Mark Hall

No. 72, 70
- Position: Defensive end

Personal information
- Born: August 21, 1965 Morgan City, Louisiana, U.S.
- Listed height: 6 ft 4 in (1.93 m)
- Listed weight: 285 lb (129 kg)

Career information
- High school: Patterson (LA)
- College: Mississippi Gulf Coast; LSU; Louisiana;
- NFL draft: 1989: 7th round, 169th overall pick

Career history
- Green Bay Packers (1989–1990); Miami Dolphins (1992)*; Hamilton Tiger-Cats (1992);
- * Offseason and/or practice squad member only

Career NFL statistics
- Sacks: 1.0
- Stats at Pro Football Reference

= Mark Hall (defensive end) =

American football player (born 1965)

Mark Hall (born August 21, 1965) is an American former professional football player who was a defensive end in the National Football League (NFL) and Canadian Football League (CFL).
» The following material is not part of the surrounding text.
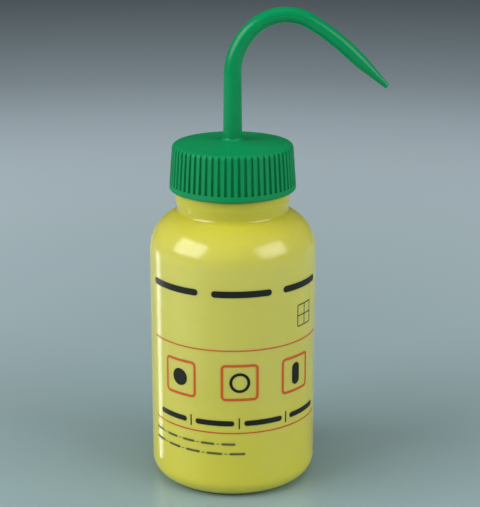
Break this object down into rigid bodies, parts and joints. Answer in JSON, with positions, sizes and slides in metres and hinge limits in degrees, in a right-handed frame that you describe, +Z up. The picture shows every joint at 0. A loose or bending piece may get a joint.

He played college football for the LSU Tigers and Louisiana Ragin' Cajuns.

==Early life==
Hall was born in Morgan City, Louisiana.

==Career==
Hall was selected by the Green Bay Packers in the seventh round of the 1989 NFL draft and spent two seasons with the team. He played at the college level at the University of Southwestern Louisiana and Louisiana State University.